Local Treasures

(3) The Onibaba Legend of Adachigahara

Yeast “In Nihonmatsu there exists a frightening, 1,300 year-old legend. Kimoto, here we are at Kanzeji temple in Adachigahara, famous for the legend of the goblin Onibaba. Huge rocks are lying about, creating just the right atmosphere for the dwelling of Onibaba.”
Kimoto “The legend goes as follows. Long ago, when the sun was about to set, a traveling priest requested to be allowed to stay in a cave for lodging. An old woman lived there, who told him she needed to go outside to get more firewood for the evening meal. She warned the priest that under no condition was he allowed to peep into the back room of the cave. That warning in fact made the priest all the more curious. He stealthily looked into the back room and saw a mountain of human bones piled up inside...”
Yeast (shivering) “Terrible!”
Kimoto “Realizing that this was the abode of the monster Onibaba, the priest ran away as fast as he could. After a while the old woman returned to the cave and realized immediately what had happened. Her looks changed into that of the fearsome Onibaba goblin and she gave chase at a furious speed.”
Yeast “Then there was no hope left for the priest!”
Kimoto “The priest pulled out a statue of the Bodhisattva Kannon and started to desperately chant a sutra. As he did so, the Kannon statue flew up into the sky and shot a golden arrow at Onibaba. The goblin was killed. Later it was able to find peace thanks to the guidance of the Buddha.”
Yeast “That was a narrow escape!”
Kimoto “The priest buried Onibaba at the bank of the river Abukuma. On that spot, at the foot of an old pine tree, still stands a marker ‘Kurozuka’ (Black Mound).”
Yeast “That ‘Black Mound’ also appears in a waka poem by Kanemori Taira (d. 991):
Is it really true as they say,
that in the Black Mound of Adachigahara
a goblin lurks?
Kimoto “You’ve done a lot of research! Do you know the sad story about why the old woman became a goblin?”
Yeast “No, let me hear it.”
Kimoto “In the past, there was a woman called Iwate who served as wet nurse in an aristocratic mansion in Kyoto. However, the young lady whom she cherished had an incurable illness since birth and was unable to speak. Iwate wanted to save the young lady, and believed the words of a fortune-teller who said that the liver from the fetus in the womb of a pregnant woman would be effective against the disease. So she set out on a trip to far-away Mutsu province in Northeastern Japan in order to get that ‘medicine,’ and left her own daughter who had just been born behind.”
Yeast “I don’t believe such ‘medicine’ could work!”
Kimoto “After long years, one evening, a young couple who had lost their way, requested lodging inside the cave. The young woman was pregnant, and just at that moment, started going into labor. The husband went out to buy some medicine. It was the perfect opportunity. Iwate took out a large kitchen knife and assaulted the young woman, cutting the liver out of the fetus.”

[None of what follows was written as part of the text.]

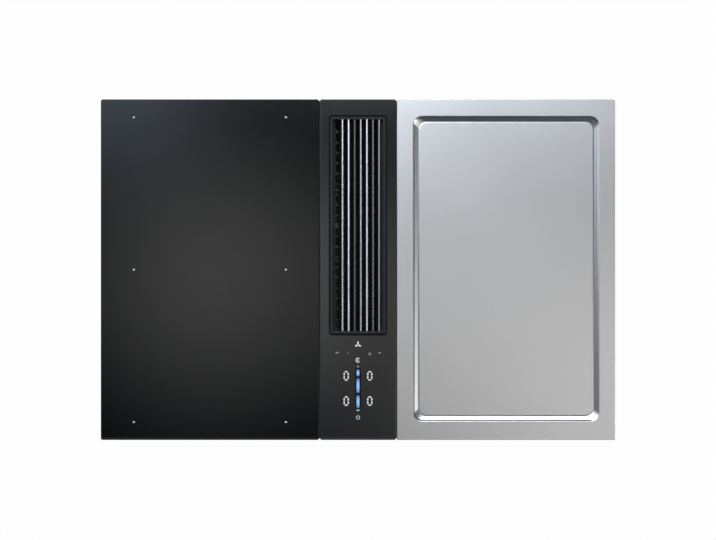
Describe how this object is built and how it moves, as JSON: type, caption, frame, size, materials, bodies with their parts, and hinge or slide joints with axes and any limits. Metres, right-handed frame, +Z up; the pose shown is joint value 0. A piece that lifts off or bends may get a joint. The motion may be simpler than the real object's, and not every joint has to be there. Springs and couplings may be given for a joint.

Yeast “What a terrible crime!”
Kimoto “However, at that same moment, Iwate caught sight of the protective charm that the young woman had on her. The woman Iwate had just killed was none other than her very own daughter she had left behind in Kyoto! This was such a huge shock that Iwate became mentally unhinged, and turned into the Onibaba goblin who from then on lay in wait to assault travelers.”
Yeast “What a terrible and pitiful legend this is. The story forms the basis for the Noh play ‘Kurozuka,’ and also for the Kabuki and Bunraku plays ‘Adachigahara.’ The shocking scene has also been depicted in ukiyo-e prints.”
Kimoto “The bizarre story has inspired various writers as well. The rock cave in Kanzeji temple in fact looks quite frightful!”
Yeast “But the Onibaba mascot ‘Bappy-chan’ is real cute!”
Kimoto “Nihonmatsu is rich in old and new legends.”